● Task statement: Your answer should be one number: how many lines of the records hold the string "Blender".

[Scripts that build objects]
## start

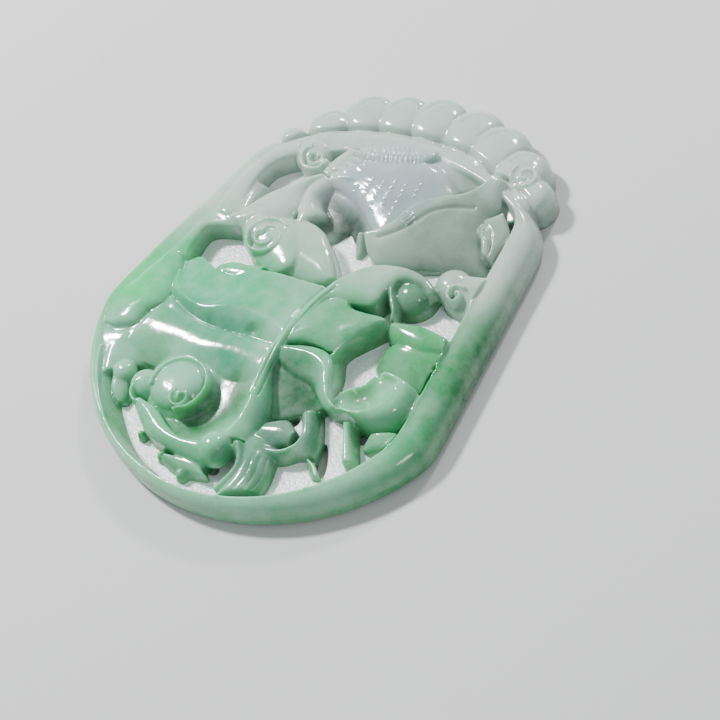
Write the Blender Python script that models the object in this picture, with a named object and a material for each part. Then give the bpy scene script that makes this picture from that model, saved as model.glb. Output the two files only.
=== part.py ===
"""Jade carving: a pierced pendant plaque in deep relief, cut from one stone.

The plaque lies on its flat back with its carved face up and its cloud crest towards +Y.
Sizes below are millimetres; the finished mesh is in metres.
"""
import math

import bmesh
import bpy
import numpy as np
from mathutils import Vector

MM = 0.001

# Overall sizes of the plaque
RIM_HEIGHT = 4.0
RIM_ROLL = 2.6
RIM_EDGE_DROP = 0.25
BACK_ROLL = 1.0
FLOOR_HEIGHT = 1.2
WALL_LEAN = 0.5
LOWER_LEFT = (-26.3, -9.0)
LOWER_RIGHT = (23.2, -12.5)
UPPER_RIGHT = (19.6, 18.6)
UPPER_LEFT = (-22.0, 15.6)
BOTTOM_SAG = 18.3
TOP_SAG = 8.3
CORNER_ROUNDING = 2.4

# Width of the rim, from the outer side to the inner edge
RIM_RIGHT = 3.6
RIM_BOTTOM = 2.3
RIM_LEFT = 3.4
RIM_TOP = 3.6

# The carving's places are read off the photograph on a plane at READ_HEIGHT. A point
# above that plane is drawn shifted by LEAN for each millimetre, and spot() takes this out.
READ_HEIGHT = 5.0
LEAN = (0.696, -0.526)

# Crest of cloud lobes, and the height at which their outline is read
CREST_HEIGHT = 4.2
CREST_OUTLINE = 2.6

# How fine the carving is cut
STATIONS = 14
SECTION_STEPS = 8
GRAIN = 0.42
TRIANGLES_KEPT = 0.088

# Colours and finish of the stone
JADE_COLOUR = (0.33, 0.62, 0.46, 1.0)
JADE_ROUGHNESS = 0.22


def clear_scene():
    for thing in list(bpy.data.objects):
        bpy.data.objects.remove(thing, do_unlink=True)


def spot(x, y, z):
    """True place of a point that is read at x, y and stands z high."""
    return np.array([x + LEAN[0] * (z - READ_HEIGHT), y + LEAN[1] * (z - READ_HEIGHT), z])


def smooth_run(stations, count):
    """A smooth run of values through the given stations."""
    rows = np.array(stations, float)
    if len(rows) == 2:
        share = np.linspace(0.0, 1.0, count)[:, None]
        return rows[0] * (1 - share) + rows[1] * share
    padded = np.vstack([2 * rows[0] - rows[1], rows, 2 * rows[-1] - rows[-2]])
    run = []
    for t in np.linspace(0.0, len(rows) - 1.0, count):
        i = min(int(t), len(rows) - 2)
        u = t - i
        a, b, c, d = padded[i:i + 4]
        run.append(0.5 * (2 * b + (c - a) * u + (2 * a - 5 * b + 4 * c - d) * u ** 2
                          + (3 * b - a - 3 * c + d) * u ** 3))
    return np.array(run)


class Carving:
    """Closed forms gathered into one mesh."""

    def __init__(self):
        self.points = []
        self.faces = []

    def add(self, points, faces):
        start = len(self.points)
        self.points.extend(tuple(p) for p in points)
        self.faces.extend(tuple(start + i for i in face) for face in faces)

    def rings(self, rings):
        """Closed form made of rings of equal length, its two ends filled."""
        count = len(rings[0])
        faces = []
        for row in range(len(rings) - 1):
            for i in range(count):
                j = (i + 1) % count
                faces.append((row * count + i, row * count + j,
                              (row + 1) * count + j, (row + 1) * count + i))
        last = (len(rings) - 1) * count
        points = [p for ring in rings for p in ring]
        points.append(np.mean(rings[0], axis=0))
        points.append(np.mean(rings[-1], axis=0))
        for i in range(count):
            j = (i + 1) % count
            faces.append((j, i, len(points) - 2))
            faces.append((last + i, last + j, len(points) - 1))
        self.add(points, faces)

    def stroke(self, stations, base=0.6, drop=0.45, power=2.0, tilt=0.0, count=STATIONS):
        """Carved stroke: each station is x, y, crest height and half width.

        The top falls by drop of its height towards both edges, along a curve of the given
        power, and tilt raises the right edge and lowers the left one, in millimetres.
        """
        run = smooth_run(stations, count)
        centre = np.array([spot(x, y, z) for x, y, z, _ in run])
        ahead = np.gradient(centre[:, :2], axis=0)
        ahead /= np.linalg.norm(ahead, axis=1)[:, None] + 1e-9
        side = np.c_[ahead[:, 1], -ahead[:, 0]]
        rings = []
        for i in range(count):
            half = max(run[i, 3], 0.12)
            top = run[i, 2]
            ring = []
            for share in np.linspace(-1.0, 1.0, SECTION_STEPS + 1):
                z = top - (top - base) * drop * abs(share) ** power + tilt * share
                place = centre[i, :2] + side[i] * half * share
                ring.append((place[0], place[1], max(z, base + 0.25)))
            for share in (1.0, -1.0):
                place = centre[i, :2] + side[i] * half * share * 0.96
                ring.append((place[0], place[1], base))
            rings.append(ring)
        self.rings(rings)

    def dome(self, x, y, top, radius, base=0.6, stretch=1.0, turn=0.0, steps=16, fullness=2.4,
             read_at=None):
        """Rounded boss with its top at the given height."""
        centre = spot(x, y, top if read_at is None else read_at)
        rings = []
        for level in np.linspace(0.0, 1.0, 7):
            reach = (1.0 - level ** fullness) ** (1.0 / fullness)
            ring = []
            for k in range(steps):
                angle = 2 * math.pi * k / steps
                u = radius * stretch * max(reach, 0.04) * math.cos(angle)
                v = radius * max(reach, 0.04) * math.sin(angle)
                ring.append((centre[0] + u * math.cos(turn) - v * math.sin(turn),
                             centre[1] + u * math.sin(turn) + v * math.cos(turn),
                             base + (top - base) * level))
            rings.append(ring)
        self.rings(rings)

    def curl(self, x, y, height, radius, turns, width, start=0.0, base=0.6):
        """Spiral scroll that winds in towards its eye."""
        stations = []
        steps = max(int(turns * 10), 6)
        for k in range(steps + 1):
            share = k / steps
            angle = start + turns * 2 * math.pi * share
            reach = radius * (1.0 - 0.8 * share)
            stations.append((x + reach * math.cos(angle), y + reach * math.sin(angle),
                             height, width * (1.0 - 0.45 * share)))
        self.stroke(stations, base=base, drop=0.35, count=steps * 2)


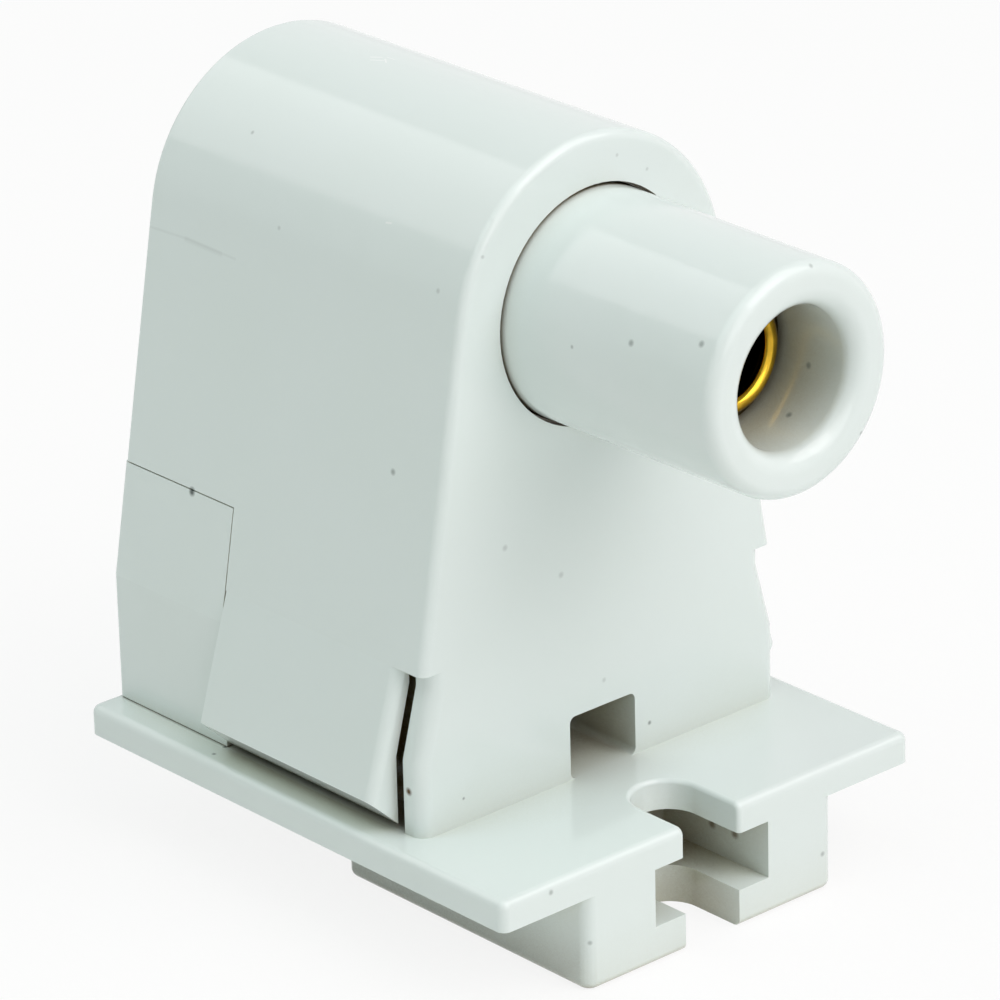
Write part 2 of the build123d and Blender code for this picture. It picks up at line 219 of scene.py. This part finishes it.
def moulded_urea(look, name, dirt=(), rust=(), flow=(), scuffs=()):
    """Compression moulded urea: a hard, cool white body under a glossy skin that shows the lamps
    with crisp edges. Its creases and slots get painted shade, olive to dark brown, by how closed in
    each point is, in place of the warm, dim light that bounces about in them. Dirt and rust are
    spots, and flow lines and scuffs are lines, on this piece alone."""
    material, tree, place = new_material(name)
    noise = {"Vector": place, "Scale": 1 / look.cloud_size, "Detail": 1.0}
    cloud = add(tree, "ShaderNodeTexNoise", noise).outputs["Fac"]
    air = {"Distance": look.crease_shade_reach}
    air = add(tree, "ShaderNodeAmbientOcclusion", air, samples=AO_SAMPLES).outputs["AO"]
    layers = [(cloud, look.urea_shade)]
    # Painted shade: creases go olive and deep slots brown, by how closed in each point is
    for low, high, shade in ((0.08, 0.32, look.crease_shade), (0.02, 0.26, look.deep_crease_shade)):
        reach = {"Value": air, "From Min": low, "From Max": high, "To Min": 1.0, "To Max": 0.0}
        layers.append((add(tree, "ShaderNodeMapRange", reach).outputs[0], shade))
    for marks, shade in ((dirt, look.dirt), (rust, look.rust)):
        if marks:
            layers.append((spots(tree, place, marks), shade))
    for runs, shade in ((flow, look.dirt), (scuffs, look.flash)):
        layers += [(line(tree, place, *run), shade) for run in runs]
    colour = linear(look.urea)
    for share, shade in layers:
        mix = {0: share, 6: colour, 7: linear(shade)}
        colour = add(tree, "ShaderNodeMix", mix, data_type="RGBA").outputs[2]
    noise = {"Vector": place, "Scale": 1 / look.ripple_size, "Detail": 2.0}
    ripple = add(tree, "ShaderNodeTexNoise", noise).outputs["Fac"]
    height = {"Height": ripple, "Strength": look.ripple, "Distance": 0.05 * MM}
    gloss = {"Value": cloud, "To Min": look.gloss_low, "To Max": look.gloss_high}
    surface = {
        "Base Color": colour,
        "Roughness": add(tree, "ShaderNodeMapRange", gloss).outputs[0],
        "IOR": 1.54,
        "Normal": add(tree, "ShaderNodeBump", height).outputs["Normal"],
    }
    shader = add(tree, "ShaderNodeBsdfPrincipled", surface).outputs[0]
    add(tree, "ShaderNodeOutputMaterial", {"Surface": shader})
    return material


def drawn_metal(name, shade_behind_x=-100.0):
    """Metal drawn or rolled to shape: draw lines and a little tarnish on a bright ground, and
    painted shade, nearly black, where it is closed in or behind the X that its second argument
    gives in millimetres. The draw lines are 0.12 mm apart, coarser than real ones, so that they
    show."""
    colour, tarnish, hollow_shade, roughness, grain = METALS[name]
    material, tree, place = new_material(name)
    noise = {"Vector": place, "Scale": 1 / (1.6 * MM), "Detail": 4.0}
    stain = add(tree, "ShaderNodeTexNoise", noise).outputs["Fac"]
    worn = {"Value": stain, "From Min": 0.42, "From Max": 0.75, "To Max": 0.7}
    worn = add(tree, "ShaderNodeMapRange", worn).outputs[0]
    air = {"Distance": 6 * MM}
    air = add(tree, "ShaderNodeAmbientOcclusion", air, samples=AO_SAMPLES).outputs["AO"]
    # Painted shade, nearly black, where the point is closed in or behind the given X
    closed = {"Value": air, "From Min": 0.02, "From Max": 0.3, "To Min": 1.0, "To Max": 0.0}
    closed = add(tree, "ShaderNodeMapRange", closed).outputs[0]
    along = add(tree, "ShaderNodeSeparateXYZ", {"Vector": place}).outputs["X"]
    behind = {"Value": along, "From Min": shade_behind_x * MM, "From Max": (shade_behind_x + 0.15) * MM}
    behind = add(tree, "ShaderNodeMapRange", {**behind, "To Min": 1.0, "To Max": 0.0}).outputs[0]
    dark = add(tree, "ShaderNodeMath", {0: closed, 1: behind}, operation="MAXIMUM").outputs[0]
    shade = linear(colour)
    for share, over in ((worn, tarnish), (dark, hollow_shade)):
        mix = {0: share, 6: shade, 7: linear(over)}
        shade = add(tree, "ShaderNodeMix", mix, data_type="RGBA").outputs[2]
    stretched = add(tree, "ShaderNodeMapping", {"Vector": place, "Scale": grain}).outputs["Vector"]
    noise = {"Vector": stretched, "Scale": 1 / (0.12 * MM), "Detail": 3.0}
    lines = add(tree, "ShaderNodeTexNoise", noise).outputs["Fac"]
    height = {"Height": lines, "Strength": 0.1, "Distance": 0.02 * MM}
    gloss = {"Value": lines, "To Min": roughness * 0.5, "To Max": roughness * 1.5}
    surface = {
        "Base Color": shade,
        "Metallic": 1.0,
        "Roughness": add(tree, "ShaderNodeMapRange", gloss).outputs[0],
        "Normal": add(tree, "ShaderNodeBump", height).outputs["Normal"],
    }
    shader = add(tree, "ShaderNodeBsdfPrincipled", surface).outputs[0]
    add(tree, "ShaderNodeOutputMaterial", {"Surface": shader})
    return material


def seen_directly(tree):
    """1 for rays from the lens and for those that a gloss or clear surface sends on, else 0."""
    path = add(tree, "ShaderNodeLightPath").outputs
    seen = path["Is Camera Ray"]
    for kind in ("Is Glossy Ray", "Is Transmission Ray"):
        seen = add(tree, "ShaderNodeMath", {0: seen, 1: path[kind]}, operation="MAXIMUM").outputs[0]
    return seen


def paper_floor(look):
    """A matt paper sweep, pale and faintly mottled, that shows white to the lens and in gloss."""
    material, tree, place = new_material("paper_sweep_matt")
    noise = {"Vector": place, "Scale": 1 / look.paper_mottle, "Detail": 3.0}
    mottle = add(tree, "ShaderNodeTexNoise", noise).outputs["Fac"]
    mix = {0: mottle, 6: linear(look.paper), 7: linear(look.paper_shade)}
    colour = add(tree, "ShaderNodeMix", mix, data_type="RGBA").outputs[2]
    matt = add(tree, "ShaderNodeBsdfPrincipled", {"Base Color": colour, "Roughness": 0.9})
    white = add(tree, "ShaderNodeEmission", {"Strength": 1.0})
    lift = {0: seen_directly(tree), 1: look.paper_lift}
    share = add(tree, "ShaderNodeMath", lift, operation="MULTIPLY").outputs[0]
    shader = add(tree, "ShaderNodeMixShader", {0: share, 1: matt.outputs[0], 2: white.outputs[0]})
    add(tree, "ShaderNodeOutputMaterial", {"Surface": shader.outputs[0]})
    return material


# Making


def deselect():
    """Leave no object selected."""
    bpy.ops.object.select_all(action="DESELECT")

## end

● Written response: 2